Mary Faeth v. Diversified Maintenance Syste, et al
OPINION filed : The judgment of the district court is AFFIRMED, decision not for publication. Danny J. Boggs, Circuit Judge (Authoring) ; Richard Allen Griffin, Circuit Judge and Joseph M. Hood, U.S. District Judge.

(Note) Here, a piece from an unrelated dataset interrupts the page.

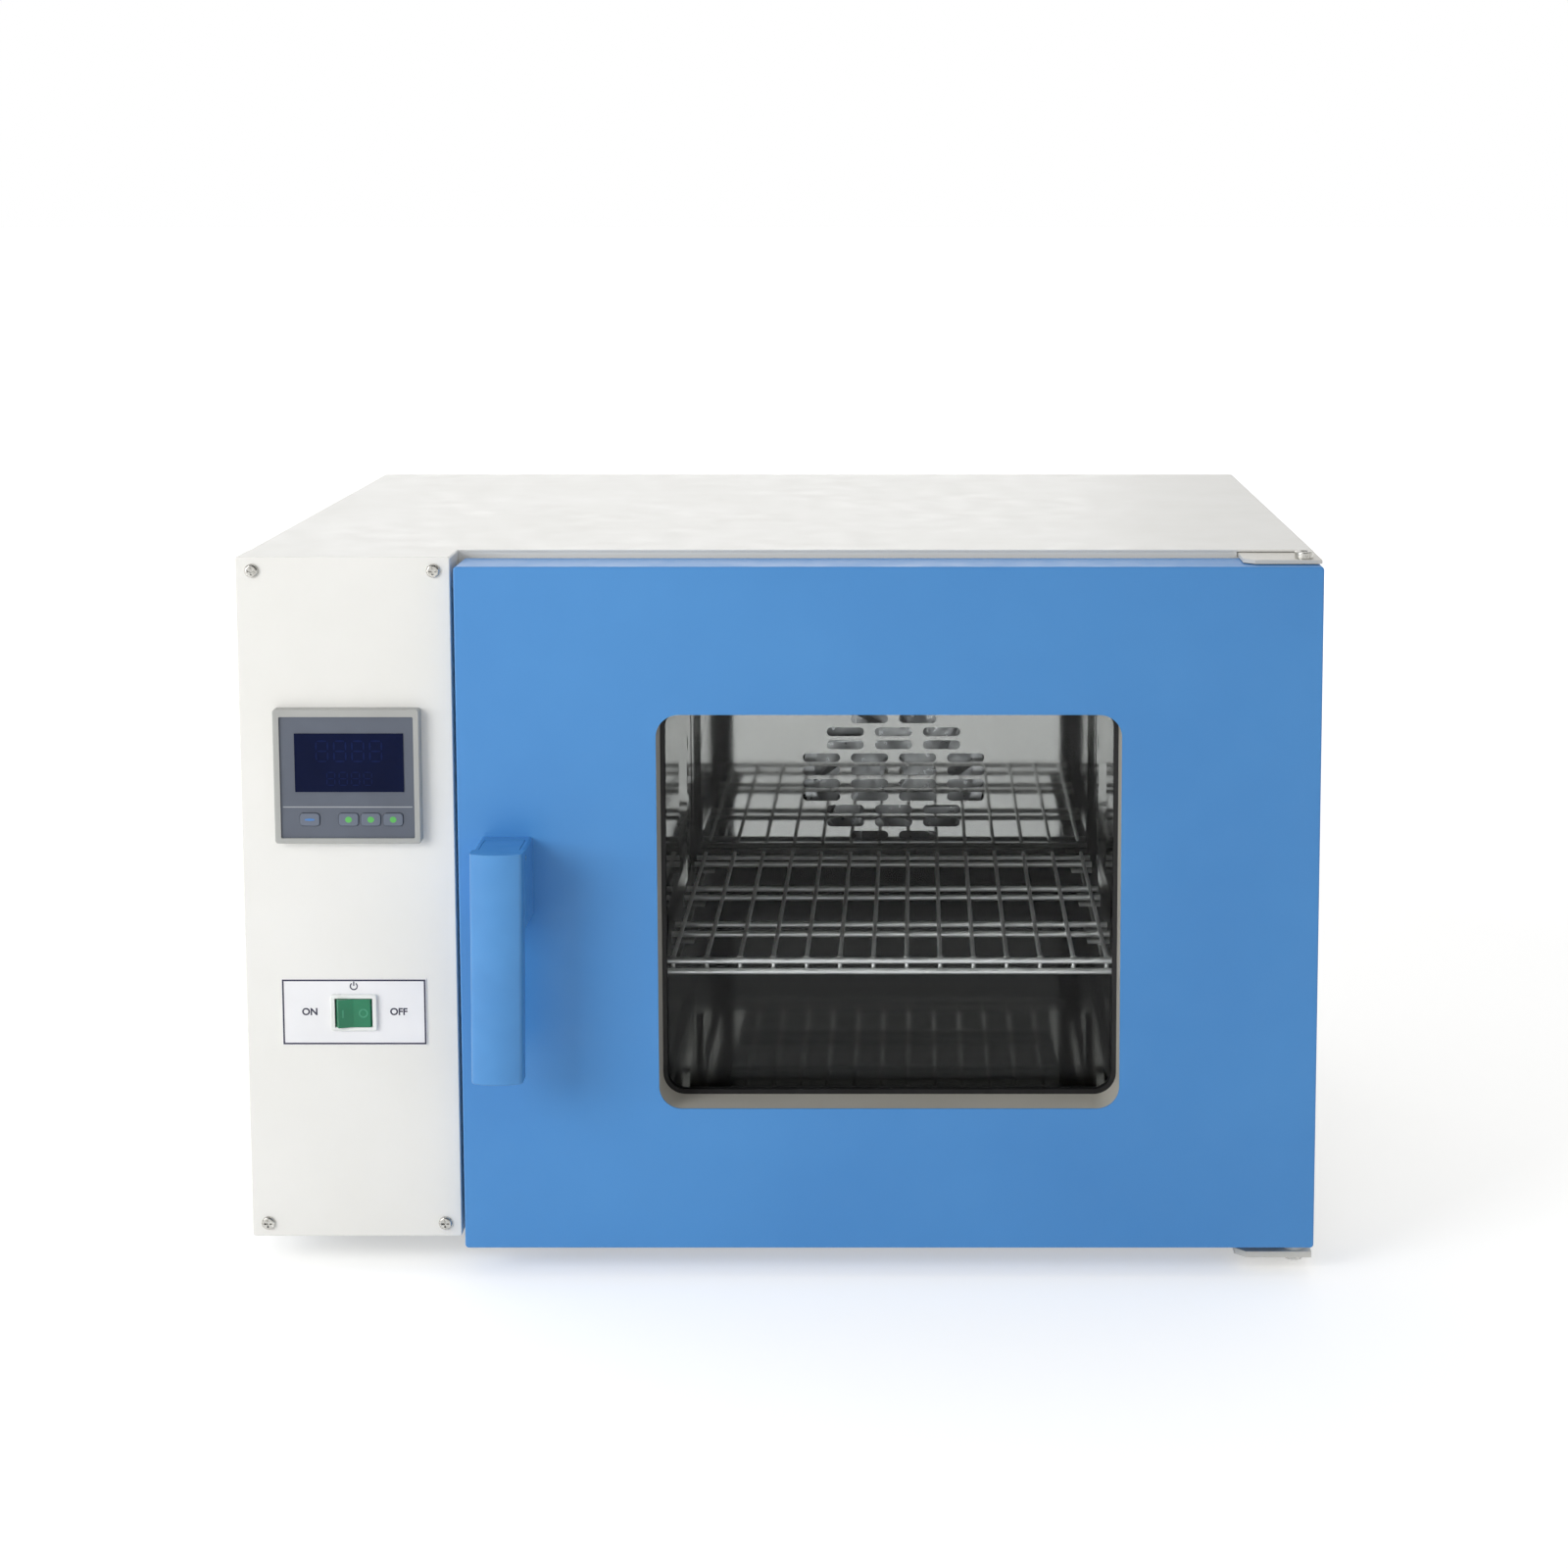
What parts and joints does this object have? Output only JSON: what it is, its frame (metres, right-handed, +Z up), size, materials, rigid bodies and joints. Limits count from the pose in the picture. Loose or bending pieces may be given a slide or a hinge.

NOT RECOMMENDED FOR FULL-TEXT PUBLICATION
File Name: 15a0134n.06
UNITED STATES COURT OF APPEALS
FOR THE SIXTH CIRCUIT
DIVERSIFIED MAINTENANCE SYS., INC.,
SEARS, ROEBUCK & CO.,
Feb 18, 2015
DEBORAH S. HUNT, Clerk
ON APPEAL FROM THE
UNITED STATES DISTRICT
COURT FOR THE SOUTHERN
DISTRICT OF OHIO
BEFORE: BOGGS and GRIFFIN, Circuit Judges; and HOOD, District Judge.*
BOGGS, Circuit Judge. This case concerns the interpretation of an indemnity contract
between Defendant-Appellee Sears, Roebuck & Co. (Sears), which operates retail stores, and
Defendant-Appellant Diversified Maintenance Systems (Diversified), which cleans and
maintains those stores. In one such store, Plaintiff Mary Faeth tripped and fell. Faeth sued and
later settled with both defendants.
Sears moved for summary judgment, claiming that the
indemnity contract obliges Diversified to pay Sears’s defense costs. The district court granted
summary judgment to Sears. We affirm that judgment for the reasons stated below.
The Honorable Joseph M. Hood, Senior District Judge for the Eastern District of Kentucky, sitting by designation.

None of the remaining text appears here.